3D code data
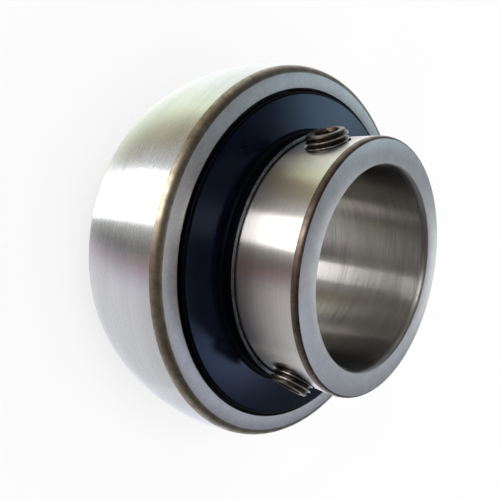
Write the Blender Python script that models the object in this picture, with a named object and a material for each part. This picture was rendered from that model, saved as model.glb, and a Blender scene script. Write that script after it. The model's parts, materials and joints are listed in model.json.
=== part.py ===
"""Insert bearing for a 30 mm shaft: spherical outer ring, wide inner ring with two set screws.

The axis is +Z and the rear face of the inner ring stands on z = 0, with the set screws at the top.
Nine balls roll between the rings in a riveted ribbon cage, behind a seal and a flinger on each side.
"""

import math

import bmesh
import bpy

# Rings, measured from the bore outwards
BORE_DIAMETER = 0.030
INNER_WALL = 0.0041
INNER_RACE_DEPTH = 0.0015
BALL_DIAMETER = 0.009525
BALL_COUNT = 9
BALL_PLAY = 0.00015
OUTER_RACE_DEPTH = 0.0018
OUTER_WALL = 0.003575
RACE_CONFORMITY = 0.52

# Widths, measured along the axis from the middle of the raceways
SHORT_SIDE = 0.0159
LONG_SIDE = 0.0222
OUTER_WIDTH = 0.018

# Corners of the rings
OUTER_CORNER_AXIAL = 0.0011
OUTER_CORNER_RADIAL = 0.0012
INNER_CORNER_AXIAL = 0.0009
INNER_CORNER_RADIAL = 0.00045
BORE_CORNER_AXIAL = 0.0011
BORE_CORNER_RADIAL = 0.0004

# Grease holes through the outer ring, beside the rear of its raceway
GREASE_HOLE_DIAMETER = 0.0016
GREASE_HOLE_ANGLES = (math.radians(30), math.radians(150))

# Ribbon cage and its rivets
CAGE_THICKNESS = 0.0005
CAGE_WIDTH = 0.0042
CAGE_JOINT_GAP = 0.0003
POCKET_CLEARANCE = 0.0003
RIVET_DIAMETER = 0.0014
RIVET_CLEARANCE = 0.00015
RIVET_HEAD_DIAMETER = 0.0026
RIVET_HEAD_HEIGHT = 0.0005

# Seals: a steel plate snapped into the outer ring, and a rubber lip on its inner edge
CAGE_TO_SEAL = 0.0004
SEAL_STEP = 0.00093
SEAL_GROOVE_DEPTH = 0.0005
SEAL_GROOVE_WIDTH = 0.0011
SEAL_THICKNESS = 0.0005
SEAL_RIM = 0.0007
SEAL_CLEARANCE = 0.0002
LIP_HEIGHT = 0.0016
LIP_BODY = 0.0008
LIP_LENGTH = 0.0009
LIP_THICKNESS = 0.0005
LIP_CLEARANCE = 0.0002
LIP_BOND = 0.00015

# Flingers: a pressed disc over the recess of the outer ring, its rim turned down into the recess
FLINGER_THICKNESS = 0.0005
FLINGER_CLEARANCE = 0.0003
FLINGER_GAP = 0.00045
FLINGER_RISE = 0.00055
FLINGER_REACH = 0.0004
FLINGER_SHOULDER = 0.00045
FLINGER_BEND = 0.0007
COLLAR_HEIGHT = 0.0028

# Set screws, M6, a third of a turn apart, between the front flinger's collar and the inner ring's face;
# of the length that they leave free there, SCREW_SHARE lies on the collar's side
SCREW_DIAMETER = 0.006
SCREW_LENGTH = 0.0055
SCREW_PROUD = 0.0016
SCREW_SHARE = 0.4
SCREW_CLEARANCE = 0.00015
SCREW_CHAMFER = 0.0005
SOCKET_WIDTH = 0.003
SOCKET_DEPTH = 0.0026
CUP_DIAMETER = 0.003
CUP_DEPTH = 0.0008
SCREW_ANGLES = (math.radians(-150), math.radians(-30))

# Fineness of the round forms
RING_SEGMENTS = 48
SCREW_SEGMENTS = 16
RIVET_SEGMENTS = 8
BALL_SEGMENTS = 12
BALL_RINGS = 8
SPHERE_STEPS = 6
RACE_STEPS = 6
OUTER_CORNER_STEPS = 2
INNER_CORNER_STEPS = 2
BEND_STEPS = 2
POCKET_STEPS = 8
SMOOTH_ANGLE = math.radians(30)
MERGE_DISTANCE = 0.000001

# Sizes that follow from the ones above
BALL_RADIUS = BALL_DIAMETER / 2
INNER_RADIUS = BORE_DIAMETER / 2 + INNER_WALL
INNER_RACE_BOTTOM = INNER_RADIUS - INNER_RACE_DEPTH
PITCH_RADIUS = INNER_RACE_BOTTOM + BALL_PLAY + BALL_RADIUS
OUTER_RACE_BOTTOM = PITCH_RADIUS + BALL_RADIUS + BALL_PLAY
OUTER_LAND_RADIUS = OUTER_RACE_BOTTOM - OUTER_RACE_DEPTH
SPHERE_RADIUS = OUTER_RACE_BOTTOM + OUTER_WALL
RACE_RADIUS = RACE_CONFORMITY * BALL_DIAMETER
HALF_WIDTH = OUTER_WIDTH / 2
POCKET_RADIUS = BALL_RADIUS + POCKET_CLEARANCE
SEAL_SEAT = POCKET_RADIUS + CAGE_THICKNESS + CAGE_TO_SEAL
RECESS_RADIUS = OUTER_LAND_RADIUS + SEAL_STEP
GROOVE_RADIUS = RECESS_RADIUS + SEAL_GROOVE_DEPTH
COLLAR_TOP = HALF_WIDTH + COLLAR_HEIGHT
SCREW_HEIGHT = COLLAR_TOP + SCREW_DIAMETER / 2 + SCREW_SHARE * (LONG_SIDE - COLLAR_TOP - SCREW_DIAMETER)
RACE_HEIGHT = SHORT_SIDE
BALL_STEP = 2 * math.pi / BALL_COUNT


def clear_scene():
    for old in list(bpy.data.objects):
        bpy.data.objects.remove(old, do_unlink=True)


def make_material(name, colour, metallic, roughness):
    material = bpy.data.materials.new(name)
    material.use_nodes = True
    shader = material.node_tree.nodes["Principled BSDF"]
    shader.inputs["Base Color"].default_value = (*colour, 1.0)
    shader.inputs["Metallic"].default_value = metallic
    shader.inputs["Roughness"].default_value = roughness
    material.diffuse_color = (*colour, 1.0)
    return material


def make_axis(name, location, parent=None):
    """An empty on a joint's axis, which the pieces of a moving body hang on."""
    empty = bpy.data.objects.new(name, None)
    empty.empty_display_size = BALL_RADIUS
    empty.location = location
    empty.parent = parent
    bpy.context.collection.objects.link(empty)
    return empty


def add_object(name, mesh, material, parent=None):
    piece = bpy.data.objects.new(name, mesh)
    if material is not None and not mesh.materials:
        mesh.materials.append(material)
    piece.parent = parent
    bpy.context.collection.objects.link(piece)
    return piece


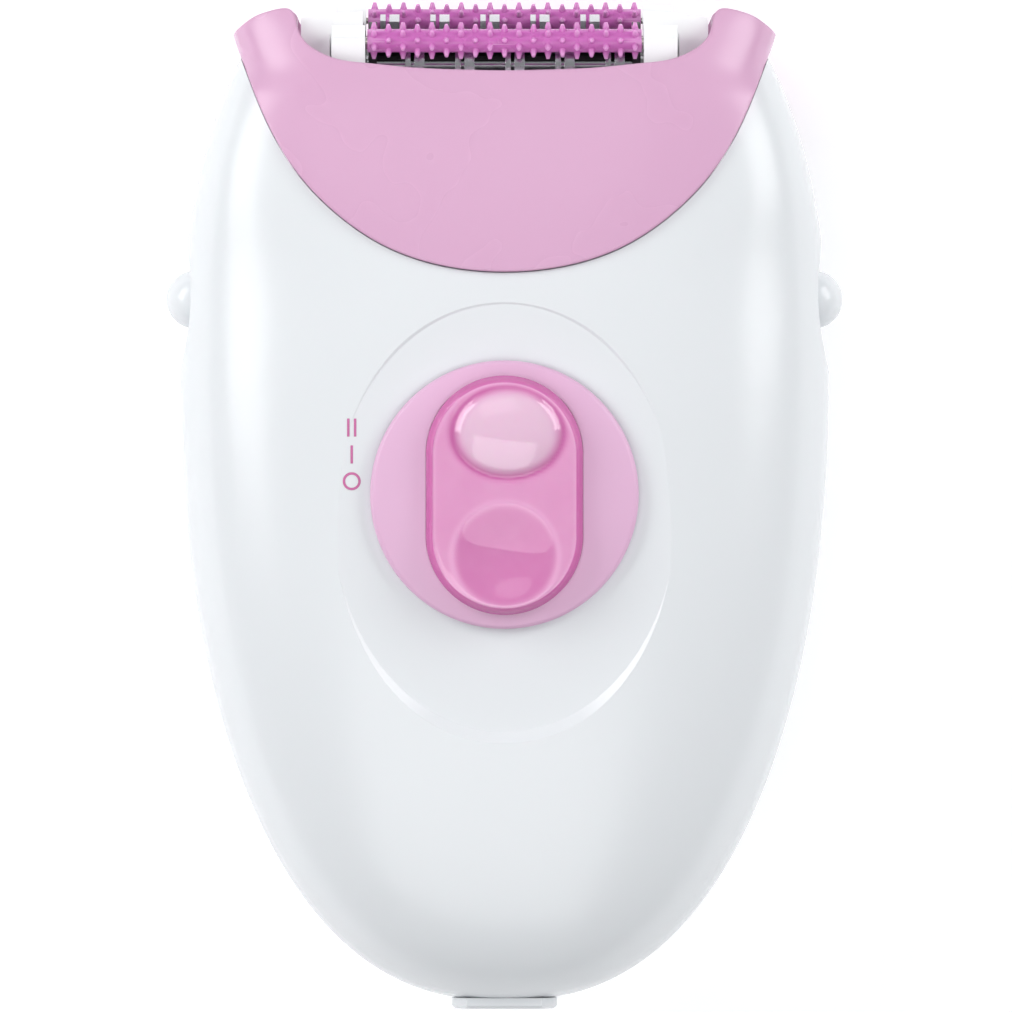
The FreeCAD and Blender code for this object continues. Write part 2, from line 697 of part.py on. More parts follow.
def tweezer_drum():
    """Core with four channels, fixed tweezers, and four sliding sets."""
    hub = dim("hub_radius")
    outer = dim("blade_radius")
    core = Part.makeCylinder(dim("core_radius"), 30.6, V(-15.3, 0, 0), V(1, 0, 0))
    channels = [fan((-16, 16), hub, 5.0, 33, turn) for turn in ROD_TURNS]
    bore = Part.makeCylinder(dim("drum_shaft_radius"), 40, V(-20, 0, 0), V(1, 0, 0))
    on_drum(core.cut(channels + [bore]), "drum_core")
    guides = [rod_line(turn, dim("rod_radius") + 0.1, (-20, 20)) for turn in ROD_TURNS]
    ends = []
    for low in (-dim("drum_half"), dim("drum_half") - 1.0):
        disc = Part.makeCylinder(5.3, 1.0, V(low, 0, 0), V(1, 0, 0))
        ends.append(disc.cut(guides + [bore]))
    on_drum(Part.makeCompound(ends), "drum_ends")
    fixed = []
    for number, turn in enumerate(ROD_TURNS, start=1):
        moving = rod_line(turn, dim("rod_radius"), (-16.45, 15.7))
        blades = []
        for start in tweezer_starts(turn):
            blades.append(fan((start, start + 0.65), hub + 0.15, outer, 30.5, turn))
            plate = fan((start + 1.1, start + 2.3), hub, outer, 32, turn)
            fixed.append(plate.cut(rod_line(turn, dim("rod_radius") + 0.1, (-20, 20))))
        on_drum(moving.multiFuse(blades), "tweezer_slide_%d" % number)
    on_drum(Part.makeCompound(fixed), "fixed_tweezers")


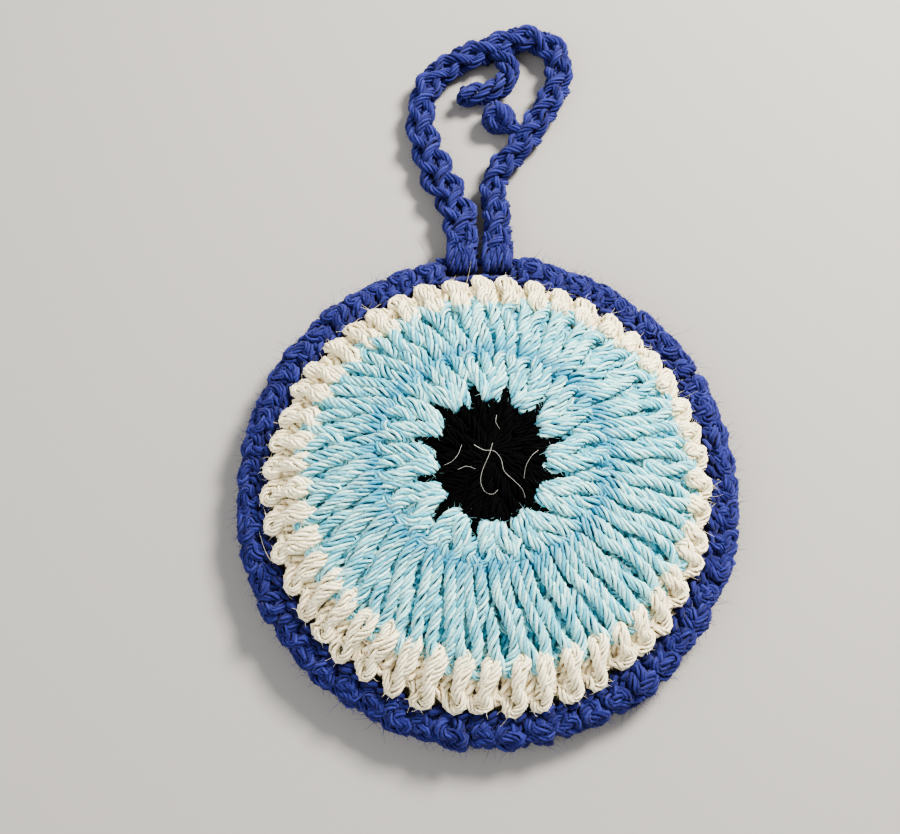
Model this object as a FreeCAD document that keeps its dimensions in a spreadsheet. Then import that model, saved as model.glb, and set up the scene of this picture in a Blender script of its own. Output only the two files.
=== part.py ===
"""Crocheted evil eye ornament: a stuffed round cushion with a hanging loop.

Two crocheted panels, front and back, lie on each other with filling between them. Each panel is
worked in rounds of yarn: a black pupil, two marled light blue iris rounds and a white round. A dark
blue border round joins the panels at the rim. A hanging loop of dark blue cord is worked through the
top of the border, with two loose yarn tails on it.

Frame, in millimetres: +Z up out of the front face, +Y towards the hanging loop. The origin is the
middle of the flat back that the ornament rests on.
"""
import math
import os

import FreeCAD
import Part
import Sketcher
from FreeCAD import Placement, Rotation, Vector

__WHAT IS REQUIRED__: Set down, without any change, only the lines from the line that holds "Model this object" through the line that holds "a hanging loop.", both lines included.

__RESPONSE FOR THIS EXERCISE__:
Model this object as a FreeCAD document that keeps its dimensions in a spreadsheet. Then import that model, saved as model.glb, and set up the scene of this picture in a Blender script of its own. Output only the two files.
=== part.py ===
"""Crocheted evil eye ornament: a stuffed round cushion with a hanging loop.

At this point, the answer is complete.